123456789//MERGESTP EXEC PGM=SORT //SYSOUT DD SYSOUT=* //SORTIN01 DD DSN=MY.SORTED.PART1,DISP=SHR //SORTIN02 DD DSN=MY.SORTED.PART2,DISP=SHR //SORTOUT DD DSN=MY.MERGED.OUTPUT,DISP=(NEW,CATLG,DELETE), // SPACE=(CYL,(10,5)),DCB=(RECFM=FB,LRECL=80,BLKSIZE=27920) //SYSIN DD * MERGE FIELDS=(1,10,CH,A) /*
Two inputs (SORTIN01, SORTIN02), one output. MY.SORTED.PART1 and MY.SORTED.PART2 must each already be sorted by bytes 1–10 character ascending. MERGE combines them without re-sorting.
INCLUDE, OMIT, INREC, OUTREC, and OUTFIL work the same with SORT and MERGE. MERGE only changes the middle phase (merge instead of sort). So you can filter records with INCLUDE or OMIT, reformat before the sort/merge with INREC, and reformat after with OUTREC, regardless of whether you used SORT or MERGE. The choice of SORT vs MERGE is purely about number of inputs and whether they are already sorted.

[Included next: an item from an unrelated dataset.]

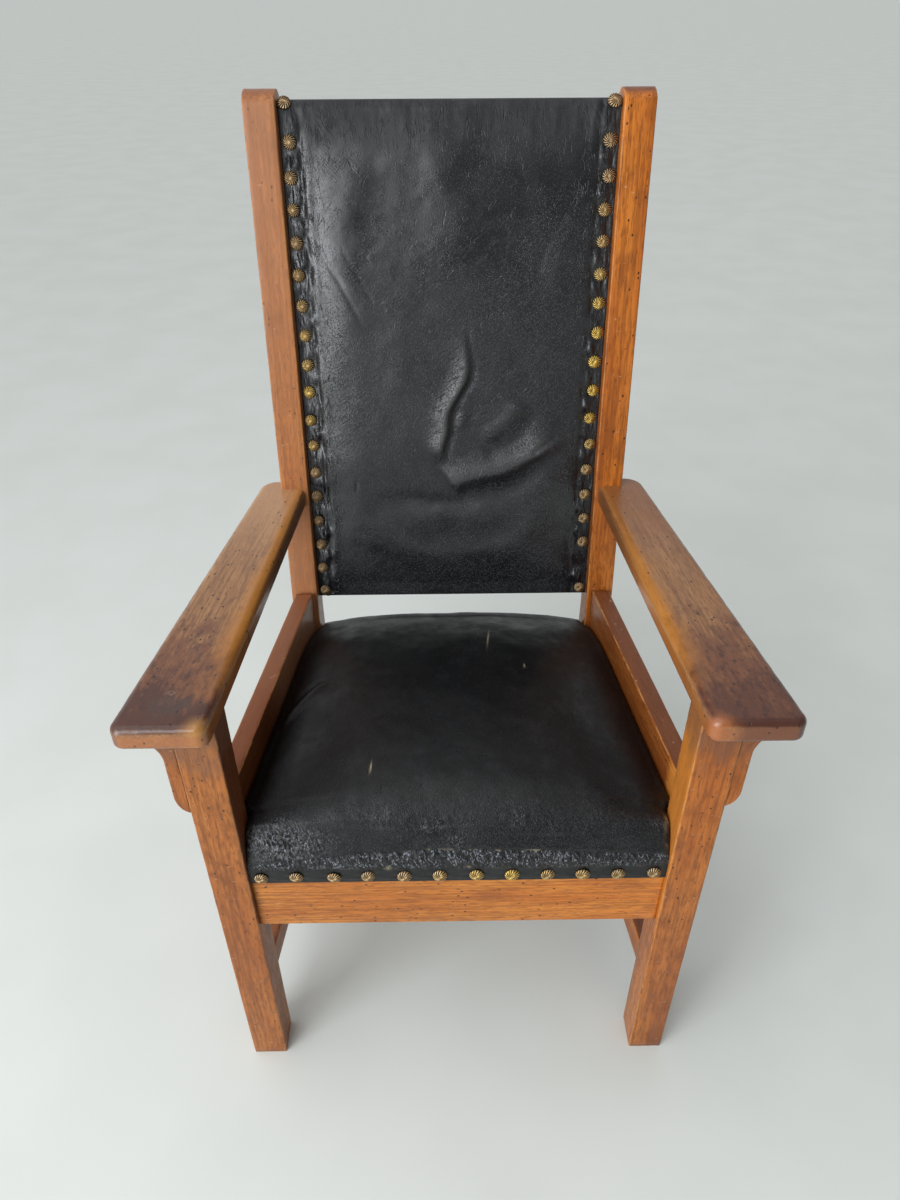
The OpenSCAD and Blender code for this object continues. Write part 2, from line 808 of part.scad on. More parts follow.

Imagine you have two stacks of cards, and each stack is already in order from A to Z. You want one big stack that is still A to Z. You don't shuffle everything. You merge: look at the top card of the first stack and the top card of the second stack. Whichever letter comes first, you put that card on the result pile. Then you look at the next top cards and do it again. That's MERGE. Now imagine you have one messy pile of cards in random order. You have to sort them: look at all of them and put them in A-to-Z order. That's SORT. So: one messy pile → SORT. Two (or more) piles that are already in order → MERGE to combine them.
1. You have one large unsorted file. Which do you use?
2. You have three files, each already sorted by customer ID. You want one combined file in the same order. Which is more efficient?
3. What is the main algorithmic difference between SORT and MERGE?
4. Which DD names do you use for a two-input MERGE?
5. What happens if you run MERGE but one input is not sorted by the MERGE key?